Kenya has demonstrated relative macroeconomic stability in the wake of the US-Israel-Iran conflict, an outcome that is better explained by the strength of the country’s pre-shock positioning than by any structural immunity to external shocks. Moody’s upgrade of Kenya’s sovereign credit rating from Caa1 to B3 with a stable outlook in January 2026 was anchored on a meaningful improvement in the country’s external liquidity position specifically, a buildup in foreign exchange reserves and restored access to international capital markets. Those same factors have served as the primary buffers against the current shock.
The government’s Eurobond issuances over the preceding period achieved two objectives simultaneously: financing the fiscal deficit and extending the maturity profile of Kenya’s external obligations, thereby reducing near-term rollover risk. When the conflict erupted and global risk appetite contracted, Kenya entered the episode with a longer debt runway and a more credible external position than it had carried in prior years.

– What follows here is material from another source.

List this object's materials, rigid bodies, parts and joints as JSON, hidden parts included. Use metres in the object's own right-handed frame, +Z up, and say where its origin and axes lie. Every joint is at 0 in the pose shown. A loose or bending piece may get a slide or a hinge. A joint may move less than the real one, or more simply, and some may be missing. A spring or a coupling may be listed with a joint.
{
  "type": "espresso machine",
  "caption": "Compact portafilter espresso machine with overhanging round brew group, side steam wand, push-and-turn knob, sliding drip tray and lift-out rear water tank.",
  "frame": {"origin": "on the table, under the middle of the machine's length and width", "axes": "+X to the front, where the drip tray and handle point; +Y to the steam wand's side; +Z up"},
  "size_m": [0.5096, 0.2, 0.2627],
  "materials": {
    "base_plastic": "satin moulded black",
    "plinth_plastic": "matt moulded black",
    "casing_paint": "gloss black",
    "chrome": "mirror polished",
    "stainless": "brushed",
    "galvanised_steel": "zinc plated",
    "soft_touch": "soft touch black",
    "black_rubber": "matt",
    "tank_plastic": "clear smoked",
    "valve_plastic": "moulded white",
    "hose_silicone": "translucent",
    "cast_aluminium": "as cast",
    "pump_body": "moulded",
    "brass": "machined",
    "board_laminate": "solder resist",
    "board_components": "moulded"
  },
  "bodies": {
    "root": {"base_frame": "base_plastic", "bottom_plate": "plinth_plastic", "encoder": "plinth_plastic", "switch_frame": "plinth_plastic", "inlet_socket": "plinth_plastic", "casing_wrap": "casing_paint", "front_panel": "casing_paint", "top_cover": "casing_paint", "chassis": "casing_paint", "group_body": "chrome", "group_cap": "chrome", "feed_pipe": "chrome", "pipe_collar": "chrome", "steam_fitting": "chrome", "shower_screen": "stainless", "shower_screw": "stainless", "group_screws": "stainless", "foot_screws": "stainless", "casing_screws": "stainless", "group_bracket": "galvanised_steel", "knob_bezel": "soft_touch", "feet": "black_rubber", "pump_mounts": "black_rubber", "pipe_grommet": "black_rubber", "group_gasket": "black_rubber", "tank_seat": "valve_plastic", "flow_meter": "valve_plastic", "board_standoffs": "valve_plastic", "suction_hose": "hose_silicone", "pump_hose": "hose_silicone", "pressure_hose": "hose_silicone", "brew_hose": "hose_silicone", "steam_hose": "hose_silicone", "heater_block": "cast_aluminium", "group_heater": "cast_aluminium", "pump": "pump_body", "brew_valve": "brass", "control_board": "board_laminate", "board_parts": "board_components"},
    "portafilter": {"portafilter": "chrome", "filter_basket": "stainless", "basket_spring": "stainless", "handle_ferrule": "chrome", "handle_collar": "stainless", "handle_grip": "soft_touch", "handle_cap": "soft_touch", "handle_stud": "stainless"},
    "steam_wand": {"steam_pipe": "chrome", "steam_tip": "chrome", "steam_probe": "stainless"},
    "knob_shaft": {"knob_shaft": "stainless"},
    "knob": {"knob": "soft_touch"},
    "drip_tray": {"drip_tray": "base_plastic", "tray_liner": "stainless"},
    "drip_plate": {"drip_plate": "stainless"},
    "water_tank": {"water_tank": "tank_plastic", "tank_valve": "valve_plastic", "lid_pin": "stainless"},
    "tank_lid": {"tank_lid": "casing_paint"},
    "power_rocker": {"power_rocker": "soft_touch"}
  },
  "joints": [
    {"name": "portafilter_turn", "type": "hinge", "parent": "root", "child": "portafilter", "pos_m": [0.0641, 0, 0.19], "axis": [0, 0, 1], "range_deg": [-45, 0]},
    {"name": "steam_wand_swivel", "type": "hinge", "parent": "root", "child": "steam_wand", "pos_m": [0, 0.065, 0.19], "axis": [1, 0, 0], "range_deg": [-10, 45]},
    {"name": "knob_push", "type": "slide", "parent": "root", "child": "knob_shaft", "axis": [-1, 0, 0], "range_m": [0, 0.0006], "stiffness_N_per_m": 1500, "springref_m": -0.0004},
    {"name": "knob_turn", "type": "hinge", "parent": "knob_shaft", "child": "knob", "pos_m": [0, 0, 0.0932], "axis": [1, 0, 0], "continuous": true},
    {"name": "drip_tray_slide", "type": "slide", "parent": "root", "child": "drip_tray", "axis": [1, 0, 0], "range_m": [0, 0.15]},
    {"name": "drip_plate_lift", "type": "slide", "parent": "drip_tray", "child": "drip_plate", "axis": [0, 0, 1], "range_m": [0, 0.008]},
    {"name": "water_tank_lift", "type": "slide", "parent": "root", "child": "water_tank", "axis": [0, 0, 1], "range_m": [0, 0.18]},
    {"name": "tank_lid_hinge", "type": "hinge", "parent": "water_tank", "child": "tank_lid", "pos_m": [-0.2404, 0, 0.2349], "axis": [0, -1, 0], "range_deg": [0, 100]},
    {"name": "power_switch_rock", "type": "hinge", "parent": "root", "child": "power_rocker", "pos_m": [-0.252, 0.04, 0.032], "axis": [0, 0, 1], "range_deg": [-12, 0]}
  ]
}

International market yields on Kenyan paper have remained broadly consistent with the B3 rating, reflecting a market assessment that the fundamentals underlying the upgrade remain largely intact.

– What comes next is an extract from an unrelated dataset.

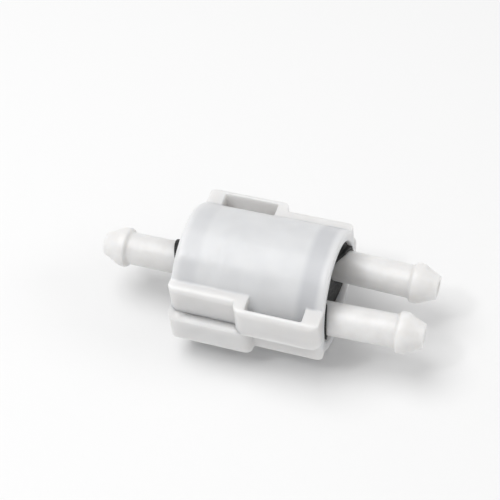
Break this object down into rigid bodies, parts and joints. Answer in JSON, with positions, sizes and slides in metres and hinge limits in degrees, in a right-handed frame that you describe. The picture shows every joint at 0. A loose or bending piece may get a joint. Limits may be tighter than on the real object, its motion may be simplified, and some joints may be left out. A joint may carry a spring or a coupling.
{
  "type": "fuel filter",
  "caption": "Small in-line fuel filter: snap-together half casings around a sealed barrel with a pleated element, rubber end seals, a barbed inlet stem and paired barbed outlet stems.",
  "frame": {"origin": "middle of the casing, on the main flow axis and on the joint plane between the half casings", "axes": "+X along the flow from the inlet to the outlets, +Z square to the joint plane towards the upper casing, +Y towards the plain outlet stem"},
  "size_m": [0.0653, 0.0284, 0.0234],
  "materials": {
    "casing_plastic": "satin moulded acetal, natural white",
    "stem_plastic": "satin moulded acetal, natural white",
    "barrel_plastic": "natural translucent",
    "seal_rubber": "matt moulded nitrile",
    "steel": "stamped stainless",
    "jet_brass": "turned",
    "paper": "resin-treated filter paper",
    "element_plastic": "moulded nylon"
  },
  "bodies": {
    "casing": {"upper_casing": "casing_plastic", "lower_casing": "casing_plastic", "barrel": "barrel_plastic", "inlet_seal": "seal_rubber", "outlet_seal": "seal_rubber", "inlet_washer": "steel", "outlet_washer": "steel", "return_washer": "steel", "filter_paper": "paper", "core_tube": "element_plastic", "closed_cap": "element_plastic", "open_cap": "element_plastic", "cap_o_ring": "seal_rubber"},
    "inlet": {"inlet_stem": "stem_plastic", "inlet_clip": "steel"},
    "outlet": {"outlet_stem": "stem_plastic", "outlet_clip": "steel"},
    "return": {"return_stem": "stem_plastic", "return_clip": "steel", "return_jet": "jet_brass"}
  },
  "joints": [
    {"name": "inlet_swivel", "type": "hinge", "parent": "casing", "child": "inlet", "pos_m": [-0.0127, 0, 0], "axis": [-1, 0, 0], "continuous": true},
    {"name": "outlet_swivel", "type": "hinge", "parent": "casing", "child": "outlet", "pos_m": [0.0127, 0.0064, 0], "axis": [0.9996, -0.0297, 0], "continuous": true},
    {"name": "return_swivel", "type": "hinge", "parent": "casing", "child": "return", "pos_m": [0.0127, -0.0064, 0], "axis": [0.9996, 0.0297, 0], "continuous": true}
  ]
}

The fiscal position, however, warrants closer scrutiny. Revenue collections through May 2026 are tracking below projections, with the resulting shortfall expected to compress the base from which FY2026/27 targets will be set. The fiscal deficit is running marginally wider than anticipated, partly attributable to fuel-related expenditure measures and a softer growth outlook. Spending pressures are expected to intensify in the coming year, given the proximity of the electoral cycle and the elevated probability of weather or commodity-driven contingency expenditures. The political calculus around taxation has also shifted materially following the June 2024 civil unrest, narrowing the government’s room to pursue revenue-led consolidation. The adjustment path is therefore expected to be more gradual, relying on compliance and administrative improvements rather than new fiscal measures.

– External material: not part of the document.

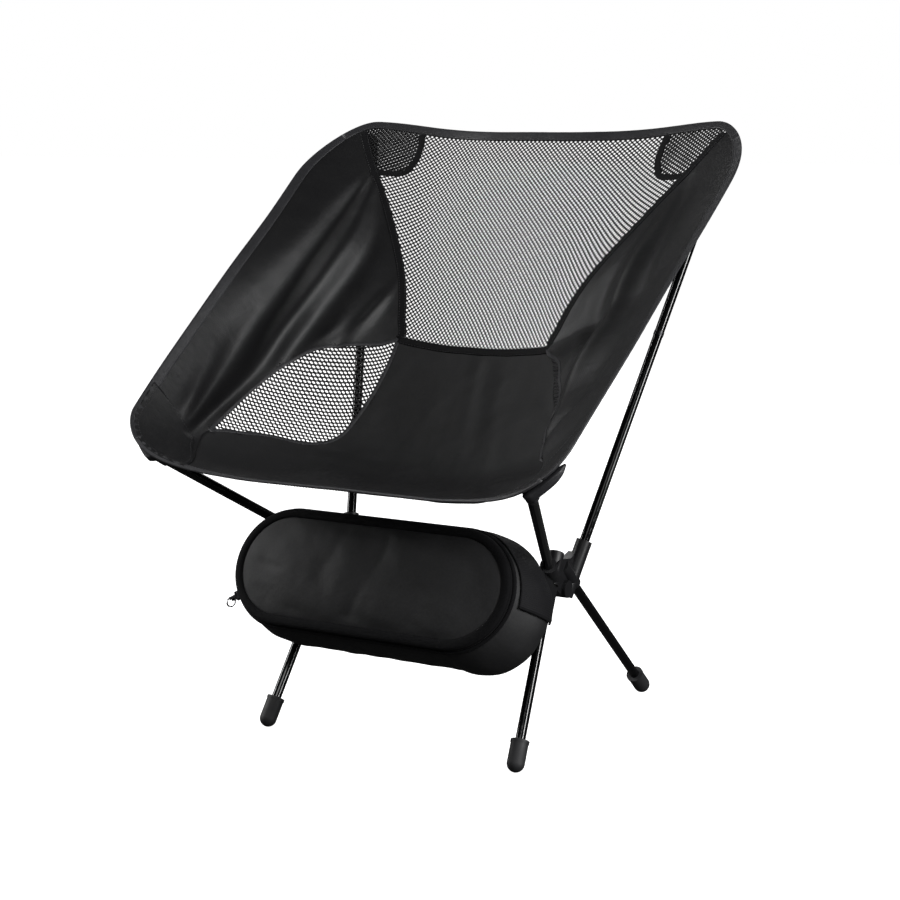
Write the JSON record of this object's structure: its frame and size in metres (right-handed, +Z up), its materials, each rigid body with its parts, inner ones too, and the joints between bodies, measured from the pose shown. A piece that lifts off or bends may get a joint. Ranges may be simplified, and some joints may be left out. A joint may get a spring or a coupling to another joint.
{
  "type": "backpacking chair",
  "caption": "Ultralight folding camp chair: pole frame on hubs with rubber feet, sling seat with mesh panels and a zipped bag hung under the seat.",
  "frame": {"origin": "on the floor, at the middle of the chair in plan", "axes": "+Z up; the chair faces -Y; +X is the sitter's left"},
  "size_m": [0.5388, 0.4739, 0.6421],
  "materials": {
    "anodised_pole": "glossy black anodised",
    "bare_alloy": "satin anodised",
    "hub": "moulded glass-filled nylon",
    "rivet": "blackened",
    "rubber": "matte moulded",
    "tip_plastic": "moulded",
    "shock_cord": "braided elastic",
    "oxford_cloth": "plain weave, coated",
    "mesh_cloth": "open knitted net",
    "binding": "folded grosgrain",
    "strap": "webbing",
    "zip_tape": "woven tape with coil teeth",
    "slider_metal": "satin",
    "pull_wire": "polished wire"
  },
  "bodies": {
    "chair": {"crossbar": "anodised_pole", "crossbar_rivets": "rivet", "left_hub": "hub", "right_hub": "hub", "front_left_leg_cord": "shock_cord", "front_right_leg_cord": "shock_cord", "rear_left_leg_cord": "shock_cord", "rear_right_leg_cord": "shock_cord", "front_left_pole": "anodised_pole", "front_right_pole": "anodised_pole", "left_back_lower_pole": "anodised_pole", "right_back_lower_pole": "anodised_pole", "left_ferrule": "bare_alloy", "right_ferrule": "bare_alloy", "left_back_upper_pole": "anodised_pole", "right_back_upper_pole": "anodised_pole", "front_left_pole_tip": "tip_plastic", "front_right_pole_tip": "tip_plastic", "back_left_pole_tip": "tip_plastic", "back_right_pole_tip": "tip_plastic", "front_left_pole_cord": "shock_cord", "front_right_pole_cord": "shock_cord", "back_left_pole_cord": "shock_cord", "back_right_pole_cord": "shock_cord", "seat_base_panel": "oxford_cloth", "left_side_panel": "oxford_cloth", "right_side_panel": "oxford_cloth", "back_mesh_panel": "mesh_cloth", "left_lower_mesh": "mesh_cloth", "right_lower_mesh": "mesh_cloth", "front_hem": "binding", "top_hem": "binding", "left_edge_hem": "binding", "right_edge_hem": "binding", "left_back_seam_tape": "binding", "right_back_seam_tape": "binding", "rear_seam_tape": "binding", "front_left_pocket": "oxford_cloth", "front_right_pocket": "oxford_cloth", "back_left_pocket": "oxford_cloth", "back_right_pocket": "oxford_cloth", "bag_body": "oxford_cloth", "bag_zip_tape": "zip_tape", "left_bag_strap": "strap", "right_bag_strap": "strap"},
    "front_left_leg": {"front_left_leg": "anodised_pole", "front_left_foot": "rubber"},
    "front_right_leg": {"front_right_leg": "anodised_pole", "front_right_foot": "rubber"},
    "rear_left_leg": {"rear_left_leg": "anodised_pole", "rear_left_foot": "rubber"},
    "rear_right_leg": {"rear_right_leg": "anodised_pole", "rear_right_foot": "rubber"},
    "lid": {"bag_lid": "oxford_cloth", "bag_lid_piping": "binding"},
    "slider": {"zip_slider": "slider_metal"},
    "pull": {"zip_pull": "pull_wire"}
  },
  "joints": [
    {"name": "front_left_leg_pull", "type": "slide", "parent": "chair", "child": "front_left_leg", "axis": [0.0743, -0.5465, -0.8341], "range_m": [0, 0.06], "stiffness_N_per_m": 200, "springref_m": -0.05},
    {"name": "front_right_leg_pull", "type": "slide", "parent": "chair", "child": "front_right_leg", "axis": [-0.0743, -0.5465, -0.8341], "range_m": [0, 0.06], "stiffness_N_per_m": 200, "springref_m": -0.05},
    {"name": "rear_left_leg_pull", "type": "slide", "parent": "chair", "child": "rear_left_leg", "axis": [0.0697, 0.7179, -0.6926], "range_m": [0, 0.06], "stiffness_N_per_m": 200, "springref_m": -0.05},
    {"name": "rear_right_leg_pull", "type": "slide", "parent": "chair", "child": "rear_right_leg", "axis": [-0.0697, 0.7179, -0.6926], "range_m": [0, 0.06], "stiffness_N_per_m": 200, "springref_m": -0.05},
    {"name": "bag_lid_hinge", "type": "hinge", "parent": "chair", "child": "lid", "pos_m": [-0.003, -0.12167, 0.24333], "axis": [-1, 0, 0], "range_deg": [0, 60]},
    {"name": "zip_slider_run", "type": "hinge", "parent": "chair", "child": "slider", "pos_m": [-0.101, -0.14964, 0.188], "axis": [0, -0.891, 0.454], "range_deg": [0, 55]},
    {"name": "zip_pull_swing", "type": "hinge", "parent": "slider", "child": "pull", "pos_m": [-0.15998, -0.16616, 0.15007], "axis": [0, -0.891, 0.454], "range_deg": [-65, 15]}
  ],
  "couplings": [
    {"joint": "zip_slider_run", "follows": "bag_lid_hinge", "ratio": 0.91667}
  ]
}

On the exchange rate, the shilling’s stability reflects a genuine improvement in external balances rather than reserve drawdowns or administrative intervention. The current account deficit has narrowed, and the recent uptick in inflation is attributable to external commodity price pressures rather than domestic demand or monetary conditions.
The central risk is that Kenya’s current resilience is cyclical rather than structural. The underlying fiscal vulnerabilities revenue underperformance, election-year expenditure pressure, and reliance on external financing remain unresolved. The country enters FY2026/27 with its buffers partially consumed and limited fiscal space to absorb further shocks. (Start your investment journey today with the cytonn MMF, call+2540709101200 or email sales@cytonn.com)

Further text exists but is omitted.